• EXERCISE:
Reproduce the entire listing word for word.

◇ ◇ ◇

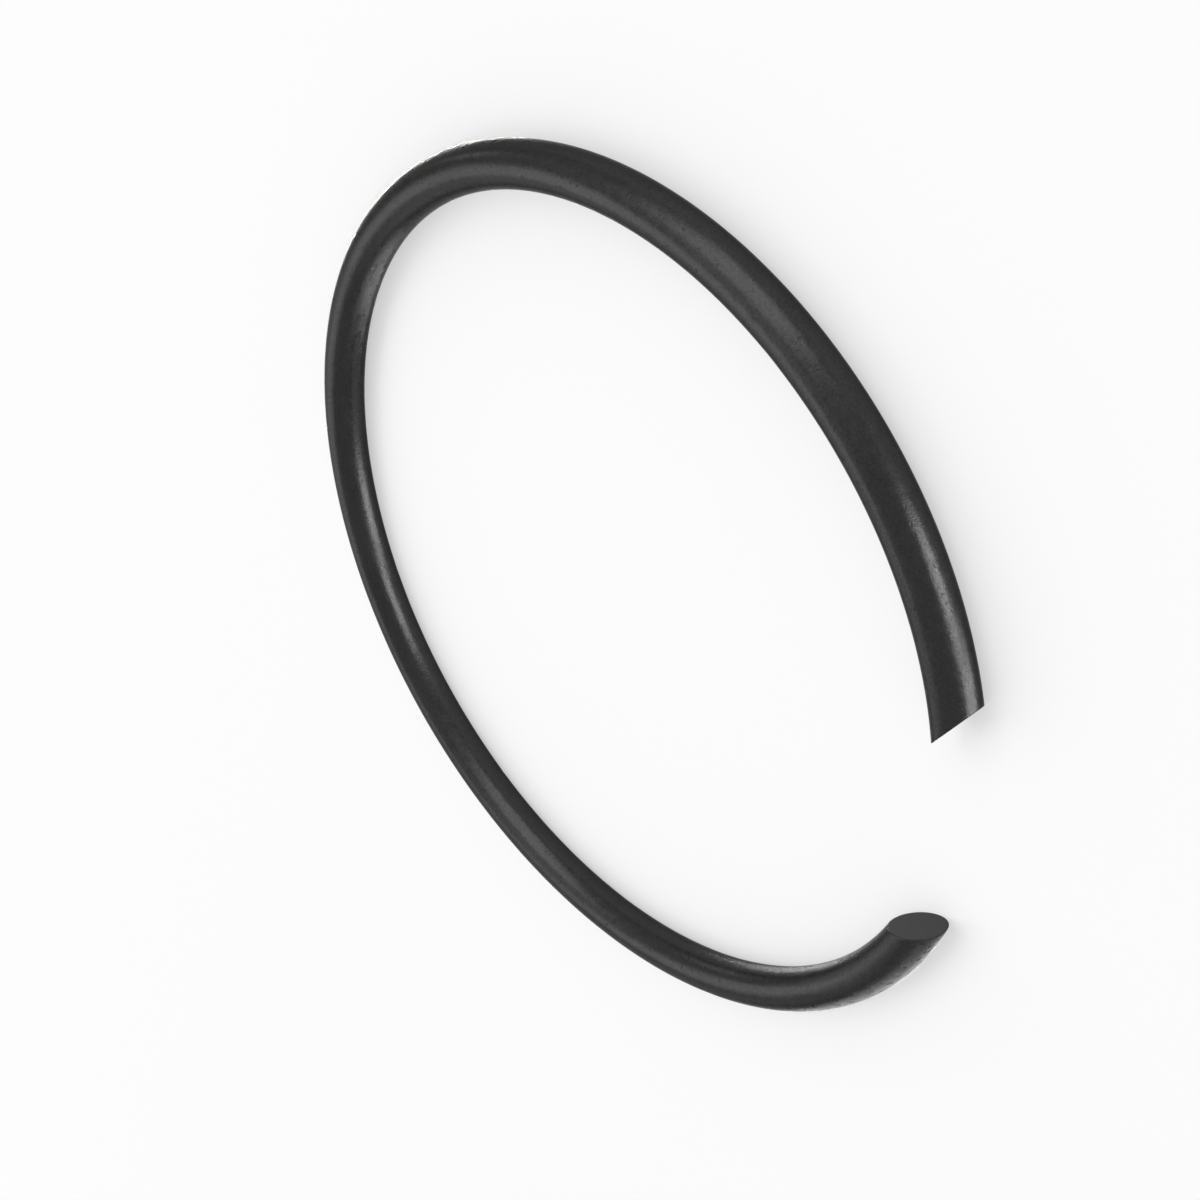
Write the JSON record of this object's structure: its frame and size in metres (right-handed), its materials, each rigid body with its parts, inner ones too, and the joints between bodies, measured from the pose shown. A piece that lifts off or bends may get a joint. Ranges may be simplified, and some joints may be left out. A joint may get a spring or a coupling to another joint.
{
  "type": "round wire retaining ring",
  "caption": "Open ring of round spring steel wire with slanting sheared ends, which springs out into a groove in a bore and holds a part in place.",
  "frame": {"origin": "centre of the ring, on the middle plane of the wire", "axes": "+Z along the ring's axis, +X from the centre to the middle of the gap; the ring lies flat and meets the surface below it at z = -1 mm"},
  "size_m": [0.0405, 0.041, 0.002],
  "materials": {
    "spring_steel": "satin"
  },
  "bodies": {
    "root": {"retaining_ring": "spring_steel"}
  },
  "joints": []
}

◇ ◇ ◇

• SOLUTION:
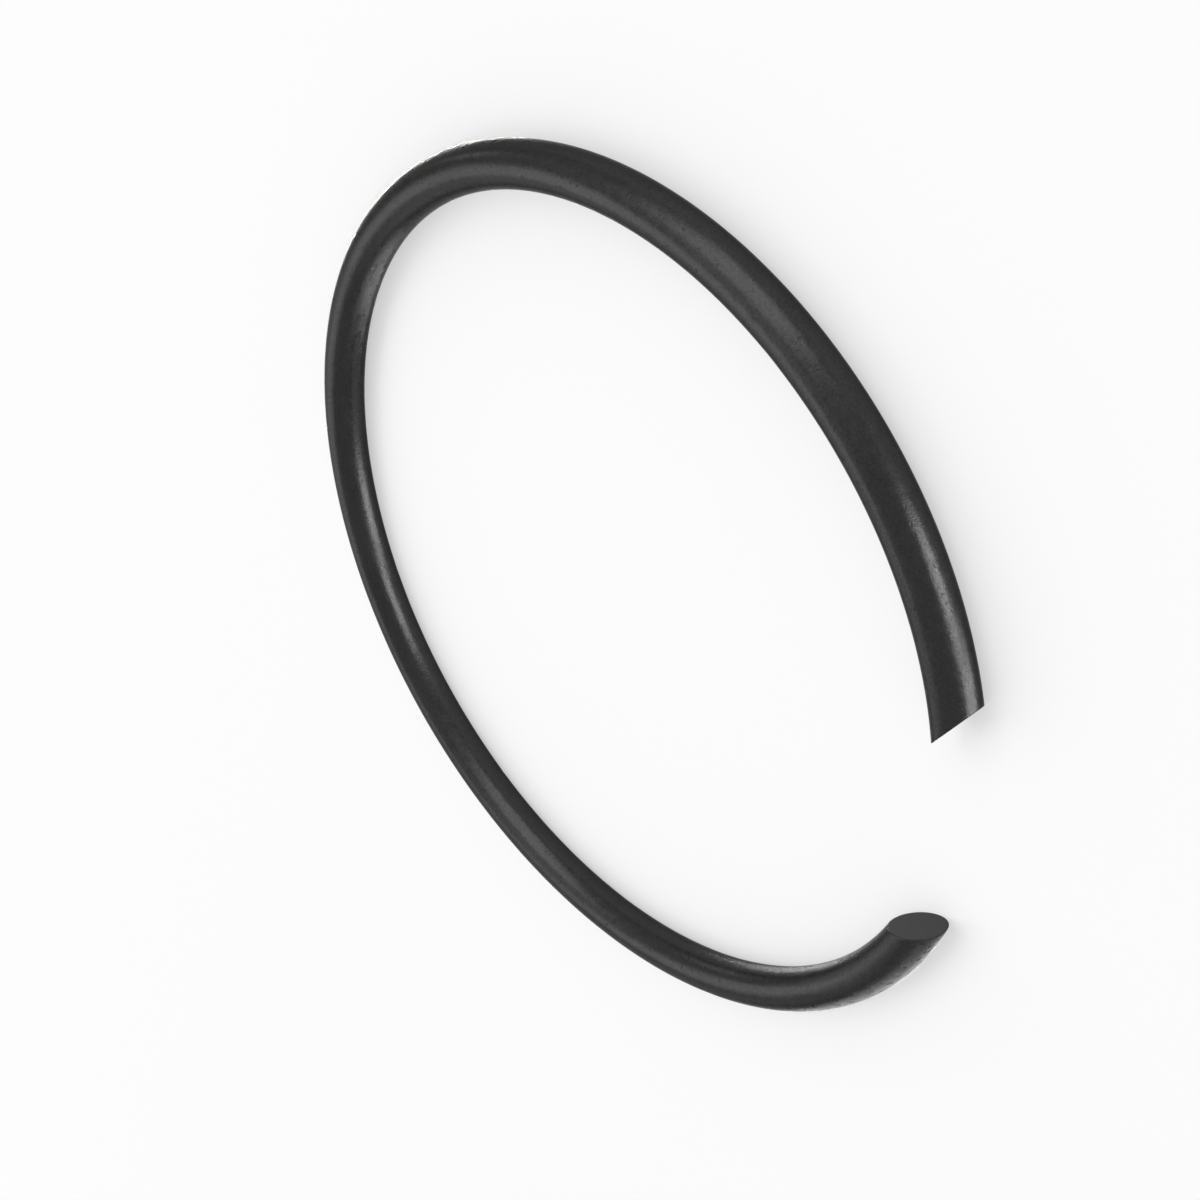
Write the JSON record of this object's structure: its frame and size in metres (right-handed), its materials, each rigid body with its parts, inner ones too, and the joints between bodies, measured from the pose shown. A piece that lifts off or bends may get a joint. Ranges may be simplified, and some joints may be left out. A joint may get a spring or a coupling to another joint.
{
  "type": "round wire retaining ring",
  "caption": "Open ring of round spring steel wire with slanting sheared ends, which springs out into a groove in a bore and holds a part in place.",
  "frame": {"origin": "centre of the ring, on the middle plane of the wire", "axes": "+Z along the ring's axis, +X from the centre to the middle of the gap; the ring lies flat and meets the surface below it at z = -1 mm"},
  "size_m": [0.0405, 0.041, 0.002],
  "materials": {
    "spring_steel": "satin"
  },
  "bodies": {
    "root": {"retaining_ring": "spring_steel"}
  },
  "joints": []
}